2012年8月27日月曜日

『フォークナー、ミシシッピ』


Mmm...  暑いですねえ。
今日もプールに行ってしまいました……

さて、
パリではとってもお世話になり、
一緒に楽しい時間を過ごした若い友人、中村さんが、
価値ある翻訳を刊行しました。

http://www.inscript.co.jp/b1/978-4-900997-34-9

この400ページに及ぶ翻訳、
そうとう大変だったと思います(お疲れ様!)が、
読者の立場から見れば、
問題は努力の量じゃなくあくまでデキ。
この本、そのデキがいいです。
細やかに気を配った翻訳で、
訳者が、好きな人の言葉を慈しむように、
あるいは挑むように、体当たりするように訳しているのが、
伝わってきます。
もちろん、だからといって訳者の独りよがりとはまったく無縁で、
あくまでわたしたち読者に気を使ってくれた丁寧な訳ですが。
(まあ、人柄が出てるというか。
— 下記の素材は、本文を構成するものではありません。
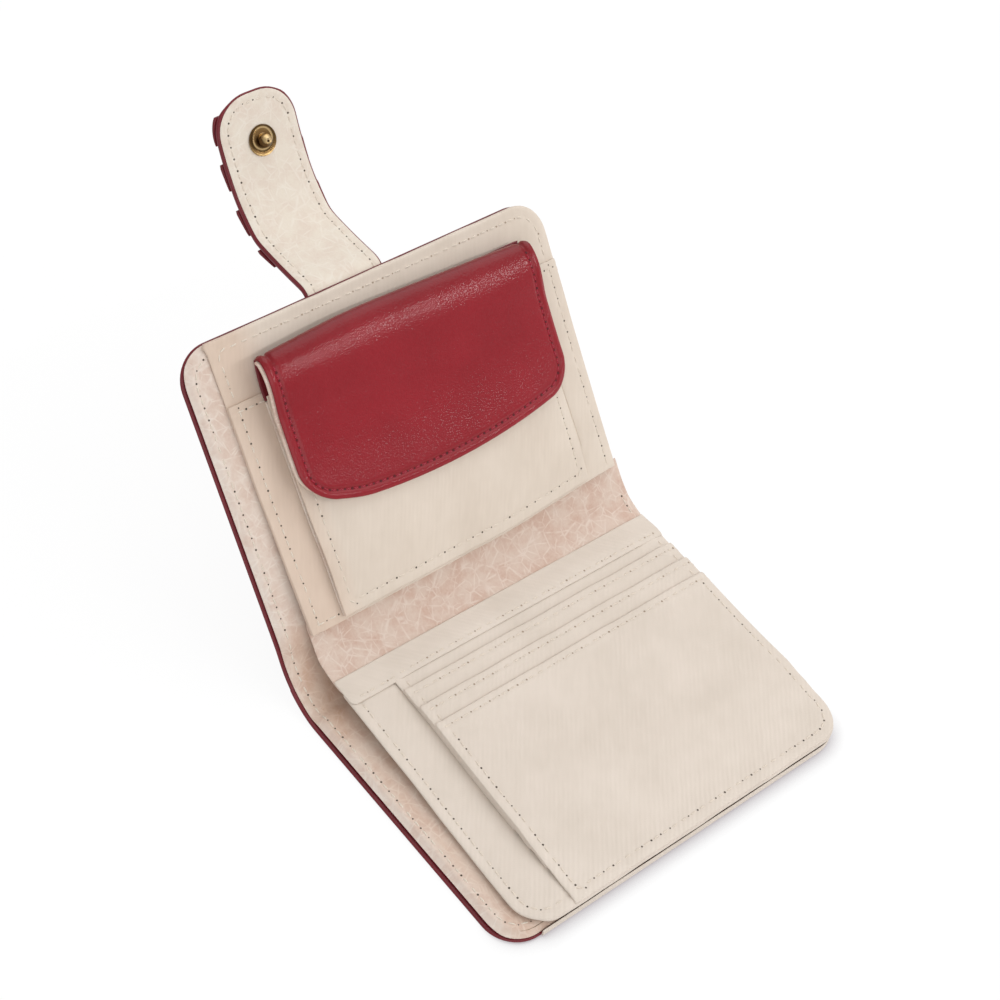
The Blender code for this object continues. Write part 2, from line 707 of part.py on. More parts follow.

)

グリッサンは言います;

フォークナー作品は、アメリカ黒人の再解釈による作品読解が「効力」を
発揮するようになったときに、おのずと完成するだろう。わたしがここで
行おうとしているのもまさにそうした試みである。(……)フォークナーは
このミシシッピを「問い」の領域として選び、地理的境界で画された架空の
郡のなかへミシシッピを凝縮することで、それを無限に拡大しようとした(……)

そして中村さんは、そうやって達成される「拡大」こそ「クレオール」だ、と言うのです。